Your goal: Copy out all of the material exactly as presented.

━━ Dataset content ━━

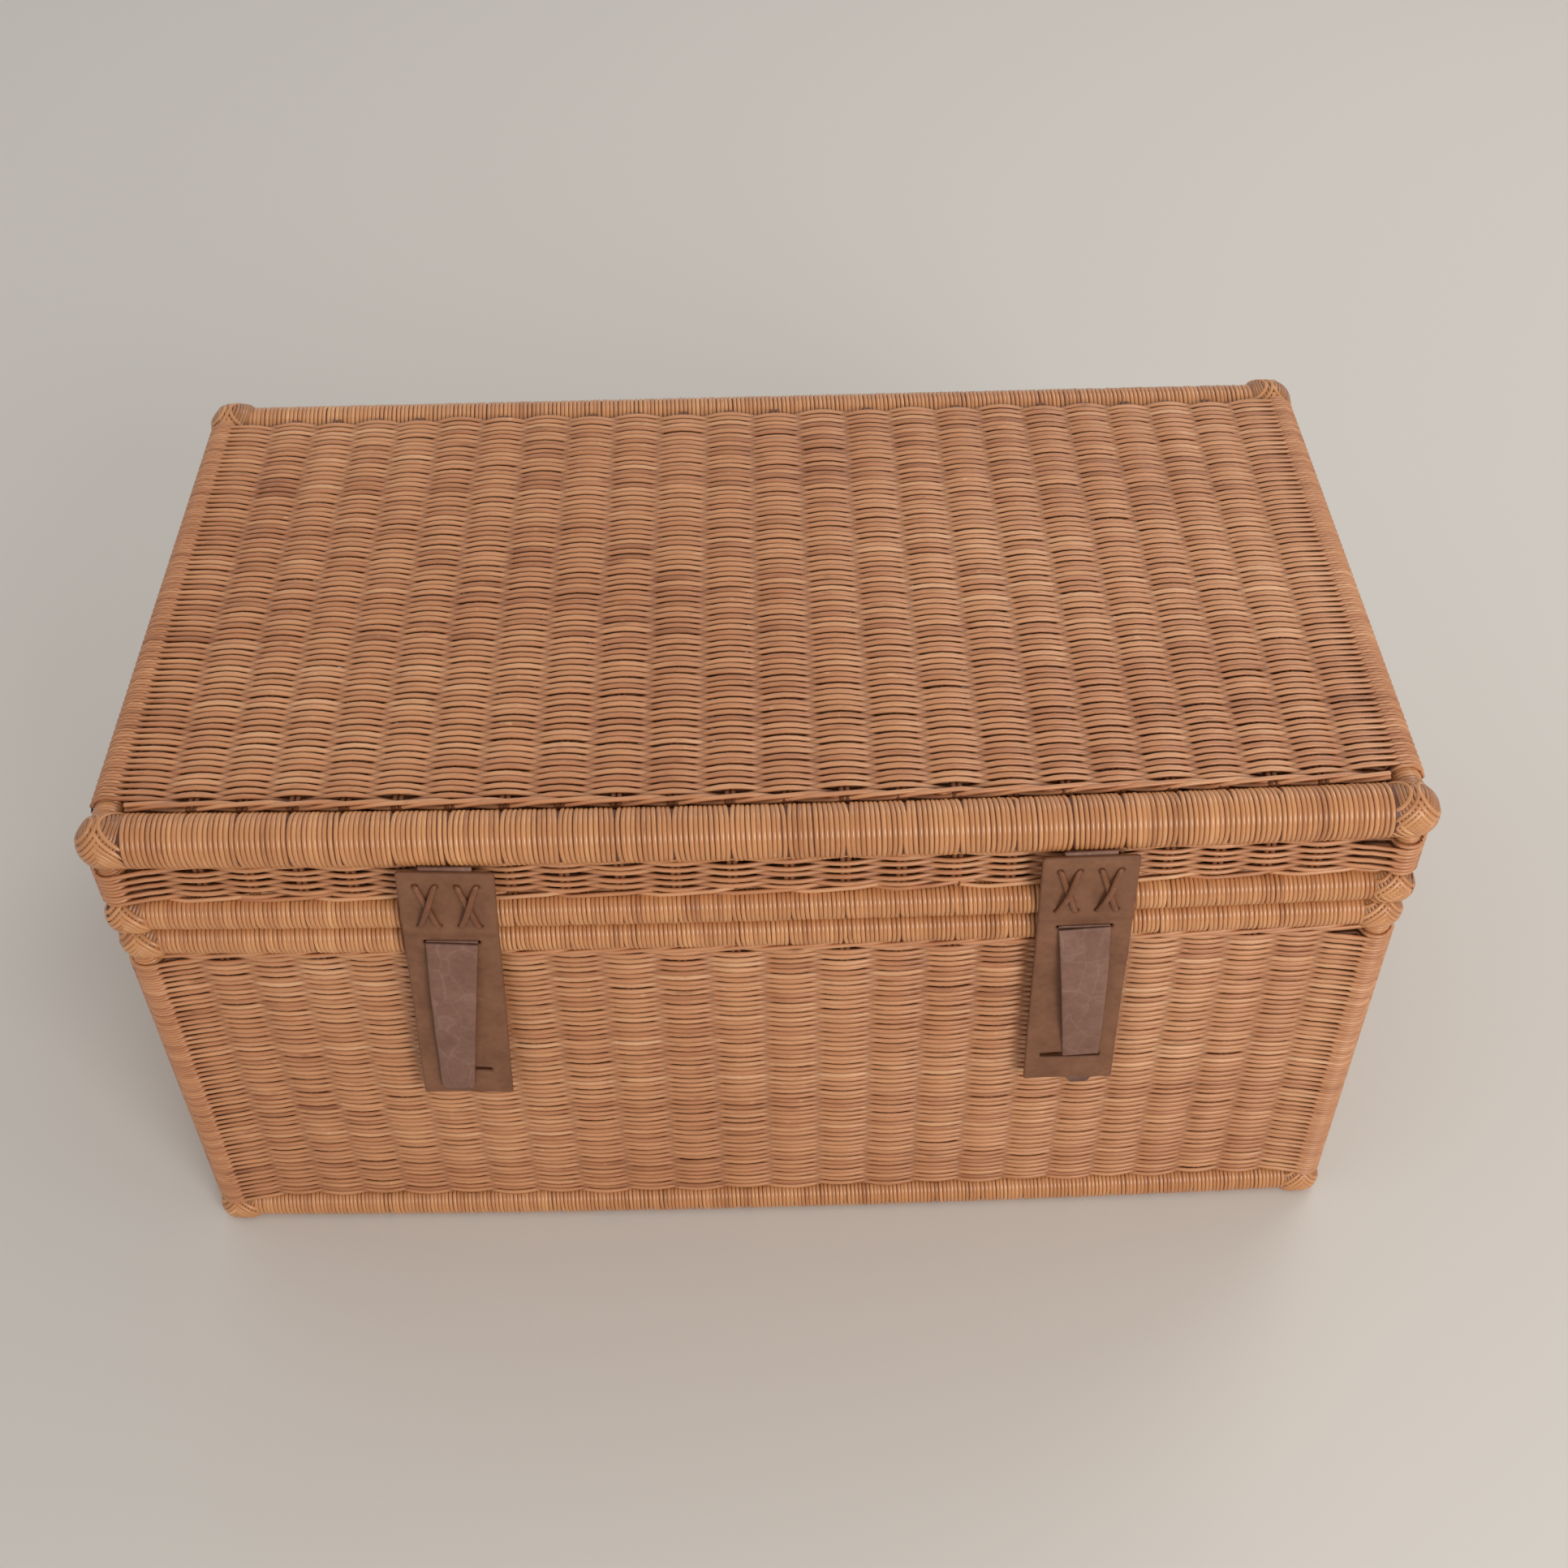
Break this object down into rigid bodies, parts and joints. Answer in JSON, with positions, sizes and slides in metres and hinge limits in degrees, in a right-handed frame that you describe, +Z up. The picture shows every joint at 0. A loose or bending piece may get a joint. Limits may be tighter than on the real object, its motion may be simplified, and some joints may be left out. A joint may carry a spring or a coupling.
{
  "type": "wicker storage trunk",
  "caption": "Rectangular woven rattan storage trunk with a hinged lid, cane-bound rails and leather strap latches on the front.",
  "frame": {"origin": "centre of the bounding box at floor level", "axes": "+Z up, +X along the long front side to the right of someone facing the front, the latches on the front face -Y"},
  "size_m": [0.7968, 0.4718, 0.3944],
  "materials": {
    "rattan_pole": "satin",
    "rattan_binding": "satin lacquer",
    "rattan_lashing": "satin lacquer",
    "rattan_stake": "satin",
    "rattan_weave": "satin lacquer",
    "leather_loop": "matt",
    "leather_plate": "matt",
    "leather_strap": "semi-matt",
    "leather_lace": "semi-matt"
  },
  "bodies": {
    "base": {"base_pole_bottom_front": "rattan_pole", "base_pole_bottom_back": "rattan_pole", "base_pole_bottom_left": "rattan_pole", "base_pole_bottom_right": "rattan_pole", "base_pole_top_front": "rattan_pole", "base_pole_top_back": "rattan_pole", "base_pole_top_left": "rattan_pole", "base_pole_top_right": "rattan_pole", "base_corner_posts": "rattan_pole", "base_post_wraps": "rattan_binding", "base_binding_bottom_front": "rattan_binding", "base_binding_bottom_back": "rattan_binding", "base_binding_bottom_sides": "rattan_binding", "base_binding_top": "rattan_binding", "base_lashings_bottom": "rattan_lashing", "base_lashings_top": "rattan_lashing", "base_weave_front": "rattan_weave", "base_weave_back": "rattan_weave", "base_weave_left": "rattan_weave", "base_weave_right": "rattan_weave", "base_weave_floor": "rattan_weave", "base_stakes_front": "rattan_stake", "base_stakes_back": "rattan_stake", "base_stakes_sides": "rattan_stake", "base_stakes_floor": "rattan_stake", "hinge_loops": "leather_loop"},
    "lid": {"lid_pole_lower_front": "rattan_pole", "lid_pole_lower_back": "rattan_pole", "lid_pole_lower_left": "rattan_pole", "lid_pole_lower_right": "rattan_pole", "lid_pole_top_front": "rattan_pole", "lid_pole_top_back": "rattan_pole", "lid_pole_top_left": "rattan_pole", "lid_pole_top_right": "rattan_pole", "lid_corner_posts": "rattan_pole", "lid_post_wraps": "rattan_binding", "lid_binding_top": "rattan_binding", "lid_binding_lower": "rattan_binding", "lid_lashings_lower": "rattan_lashing", "lid_lashings_top": "rattan_lashing", "lid_weave_front": "rattan_weave", "lid_weave_back": "rattan_weave", "lid_weave_left": "rattan_weave", "lid_weave_right": "rattan_weave", "lid_weave_top": "rattan_weave", "lid_stakes_apron": "rattan_stake", "lid_stakes_top": "rattan_stake", "latch_plate_left": "leather_plate", "latch_strap_left": "leather_strap", "latch_laces_left": "leather_lace", "latch_plate_right": "leather_plate", "latch_strap_right": "leather_strap", "latch_laces_right": "leather_lace"},
    "latch_flap_left": {"latch_flap_left": "leather_plate", "latch_strap_root_left": "leather_strap"},
    "latch_tongue_left": {"latch_tongue_left": "leather_strap"},
    "latch_flap_right": {"latch_flap_right": "leather_plate", "latch_strap_root_right": "leather_strap"},
    "latch_tongue_right": {"latch_tongue_right": "leather_strap"}
  },
  "joints": [
    {"name": "lid_hinge", "type": "hinge", "parent": "base", "child": "lid", "pos_m": [0, 0.2226, 0.3196], "axis": [-1, 0, 0], "range_deg": [0, 105]},
    {"name": "latch_flap_left_flex", "type": "hinge", "parent": "lid", "child": "latch_flap_left", "pos_m": [-0.18491, -0.2277, 0.31508], "axis": [-0.9984, 0, 0.0565], "range_deg": [0, 75]},
    {"name": "latch_tongue_left_bend", "type": "hinge", "parent": "latch_flap_left", "child": "latch_tongue_left", "pos_m": [-0.18531, -0.2305, 0.30809], "axis": [-0.995, 0, 0.1], "range_deg": [0, 80]},
    {"name": "latch_flap_right_flex", "type": "hinge", "parent": "lid", "child": "latch_flap_right", "pos_m": [0.19241, -0.2277, 0.31501], "axis": [-0.9998, 0, -0.019], "range_deg": [0, 75]},
    {"name": "latch_tongue_right_bend", "type": "hinge", "parent": "latch_flap_right", "child": "latch_tongue_right", "pos_m": [0.19255, -0.2305, 0.30801], "axis": [-0.9973, 0, -0.0731], "range_deg": [0, 80], "deforming": ["latch_tongue_right"]}
  ]
}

━━━

Output for this exercise:
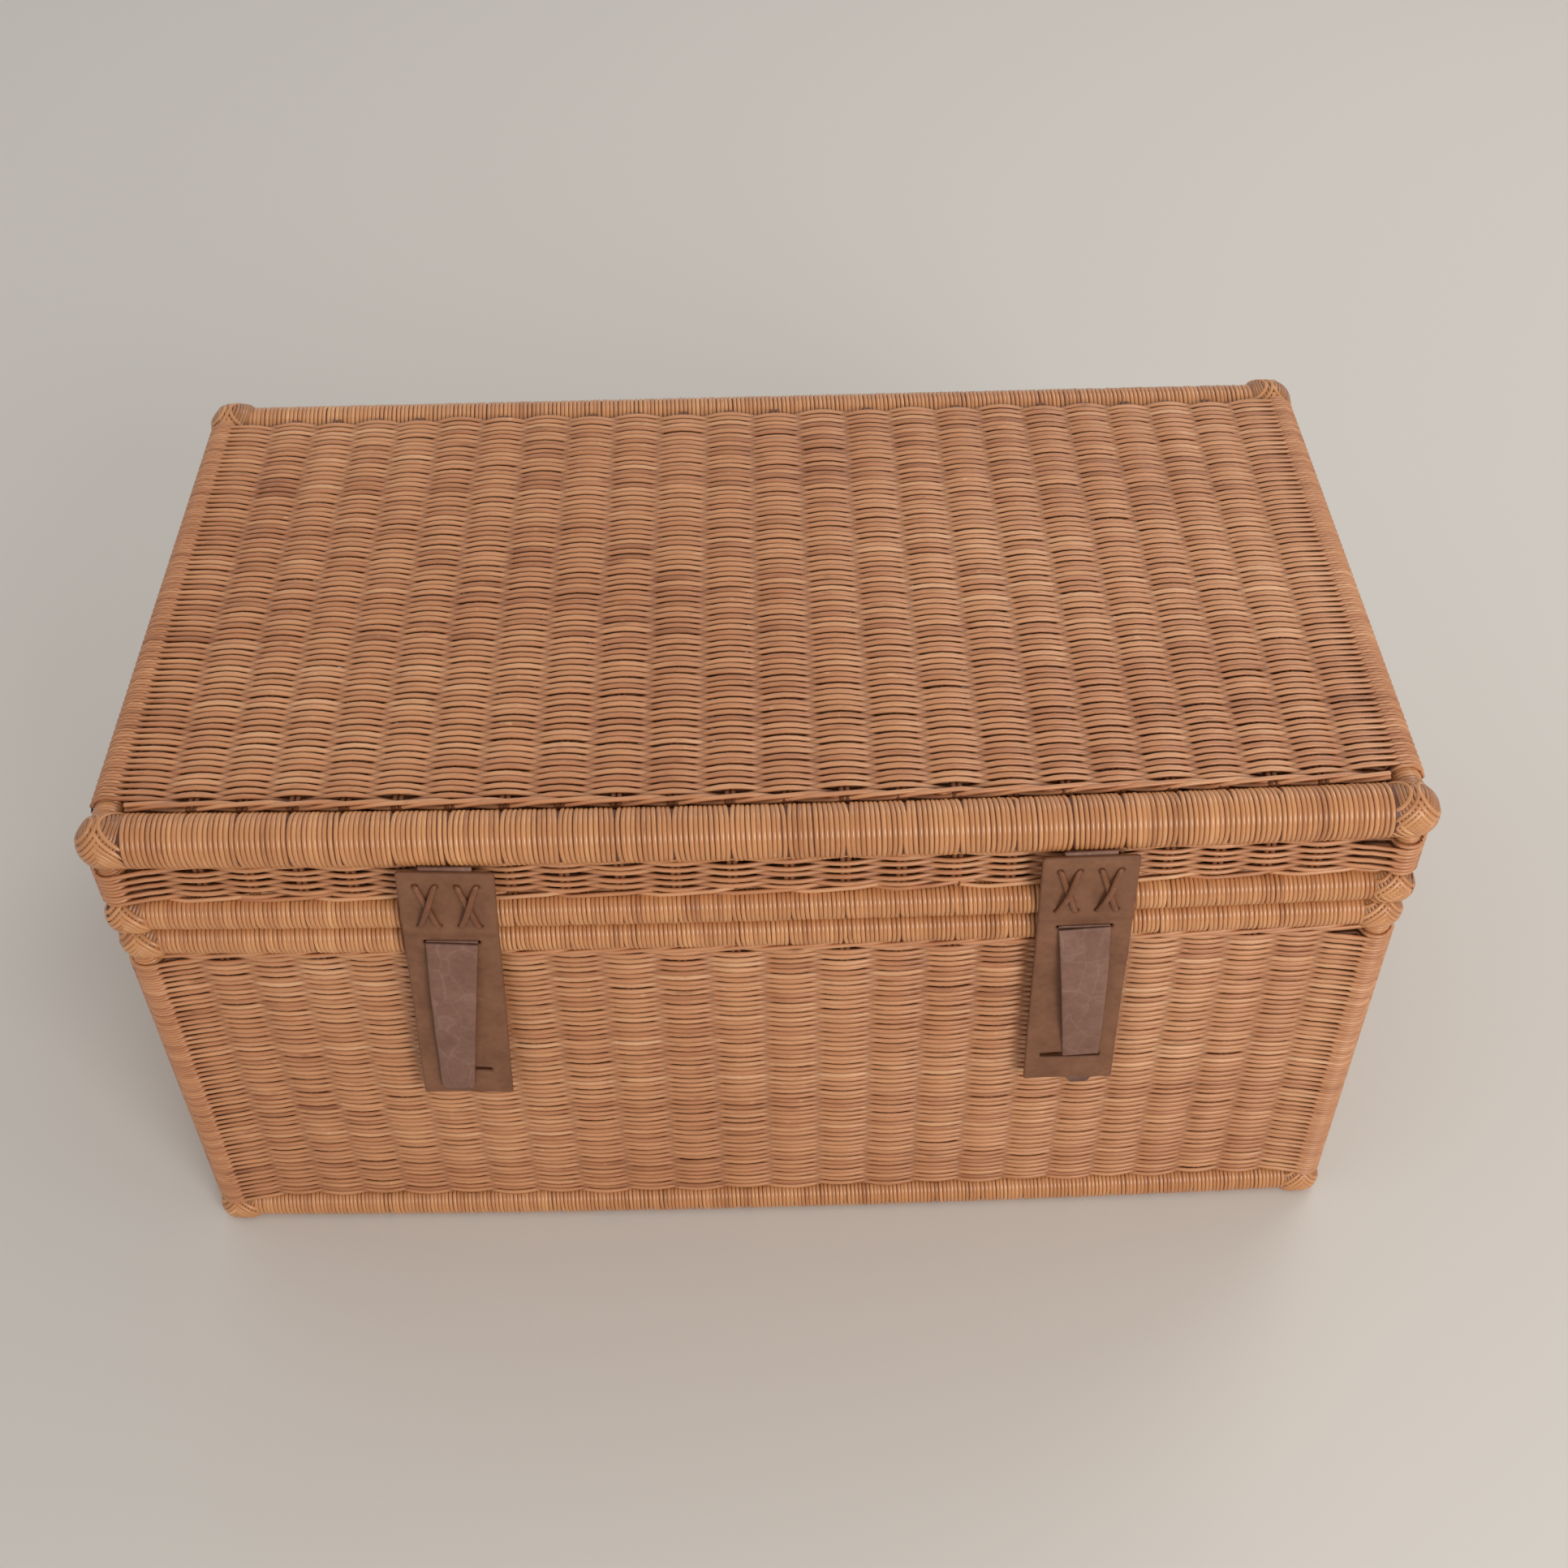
Break this object down into rigid bodies, parts and joints. Answer in JSON, with positions, sizes and slides in metres and hinge limits in degrees, in a right-handed frame that you describe, +Z up. The picture shows every joint at 0. A loose or bending piece may get a joint. Limits may be tighter than on the real object, its motion may be simplified, and some joints may be left out. A joint may carry a spring or a coupling.
{
  "type": "wicker storage trunk",
  "caption": "Rectangular woven rattan storage trunk with a hinged lid, cane-bound rails and leather strap latches on the front.",
  "frame": {"origin": "centre of the bounding box at floor level", "axes": "+Z up, +X along the long front side to the right of someone facing the front, the latches on the front face -Y"},
  "size_m": [0.7968, 0.4718, 0.3944],
  "materials": {
    "rattan_pole": "satin",
    "rattan_binding": "satin lacquer",
    "rattan_lashing": "satin lacquer",
    "rattan_stake": "satin",
    "rattan_weave": "satin lacquer",
    "leather_loop": "matt",
    "leather_plate": "matt",
    "leather_strap": "semi-matt",
    "leather_lace": "semi-matt"
  },
  "bodies": {
    "base": {"base_pole_bottom_front": "rattan_pole", "base_pole_bottom_back": "rattan_pole", "base_pole_bottom_left": "rattan_pole", "base_pole_bottom_right": "rattan_pole", "base_pole_top_front": "rattan_pole", "base_pole_top_back": "rattan_pole", "base_pole_top_left": "rattan_pole", "base_pole_top_right": "rattan_pole", "base_corner_posts": "rattan_pole", "base_post_wraps": "rattan_binding", "base_binding_bottom_front": "rattan_binding", "base_binding_bottom_back": "rattan_binding", "base_binding_bottom_sides": "rattan_binding", "base_binding_top": "rattan_binding", "base_lashings_bottom": "rattan_lashing", "base_lashings_top": "rattan_lashing", "base_weave_front": "rattan_weave", "base_weave_back": "rattan_weave", "base_weave_left": "rattan_weave", "base_weave_right": "rattan_weave", "base_weave_floor": "rattan_weave", "base_stakes_front": "rattan_stake", "base_stakes_back": "rattan_stake", "base_stakes_sides": "rattan_stake", "base_stakes_floor": "rattan_stake", "hinge_loops": "leather_loop"},
    "lid": {"lid_pole_lower_front": "rattan_pole", "lid_pole_lower_back": "rattan_pole", "lid_pole_lower_left": "rattan_pole", "lid_pole_lower_right": "rattan_pole", "lid_pole_top_front": "rattan_pole", "lid_pole_top_back": "rattan_pole", "lid_pole_top_left": "rattan_pole", "lid_pole_top_right": "rattan_pole", "lid_corner_posts": "rattan_pole", "lid_post_wraps": "rattan_binding", "lid_binding_top": "rattan_binding", "lid_binding_lower": "rattan_binding", "lid_lashings_lower": "rattan_lashing", "lid_lashings_top": "rattan_lashing", "lid_weave_front": "rattan_weave", "lid_weave_back": "rattan_weave", "lid_weave_left": "rattan_weave", "lid_weave_right": "rattan_weave", "lid_weave_top": "rattan_weave", "lid_stakes_apron": "rattan_stake", "lid_stakes_top": "rattan_stake", "latch_plate_left": "leather_plate", "latch_strap_left": "leather_strap", "latch_laces_left": "leather_lace", "latch_plate_right": "leather_plate", "latch_strap_right": "leather_strap", "latch_laces_right": "leather_lace"},
    "latch_flap_left": {"latch_flap_left": "leather_plate", "latch_strap_root_left": "leather_strap"},
    "latch_tongue_left": {"latch_tongue_left": "leather_strap"},
    "latch_flap_right": {"latch_flap_right": "leather_plate", "latch_strap_root_right": "leather_strap"},
    "latch_tongue_right": {"latch_tongue_right": "leather_strap"}
  },
  "joints": [
    {"name": "lid_hinge", "type": "hinge", "parent": "base", "child": "lid", "pos_m": [0, 0.2226, 0.3196], "axis": [-1, 0, 0], "range_deg": [0, 105]},
    {"name": "latch_flap_left_flex", "type": "hinge", "parent": "lid", "child": "latch_flap_left", "pos_m": [-0.18491, -0.2277, 0.31508], "axis": [-0.9984, 0, 0.0565], "range_deg": [0, 75]},
    {"name": "latch_tongue_left_bend", "type": "hinge", "parent": "latch_flap_left", "child": "latch_tongue_left", "pos_m": [-0.18531, -0.2305, 0.30809], "axis": [-0.995, 0, 0.1], "range_deg": [0, 80]},
    {"name": "latch_flap_right_flex", "type": "hinge", "parent": "lid", "child": "latch_flap_right", "pos_m": [0.19241, -0.2277, 0.31501], "axis": [-0.9998, 0, -0.019], "range_deg": [0, 75]},
    {"name": "latch_tongue_right_bend", "type": "hinge", "parent": "latch_flap_right", "child": "latch_tongue_right", "pos_m": [0.19255, -0.2305, 0.30801], "axis": [-0.9973, 0, -0.0731], "range_deg": [0, 80], "deforming": ["latch_tongue_right"]}
  ]
}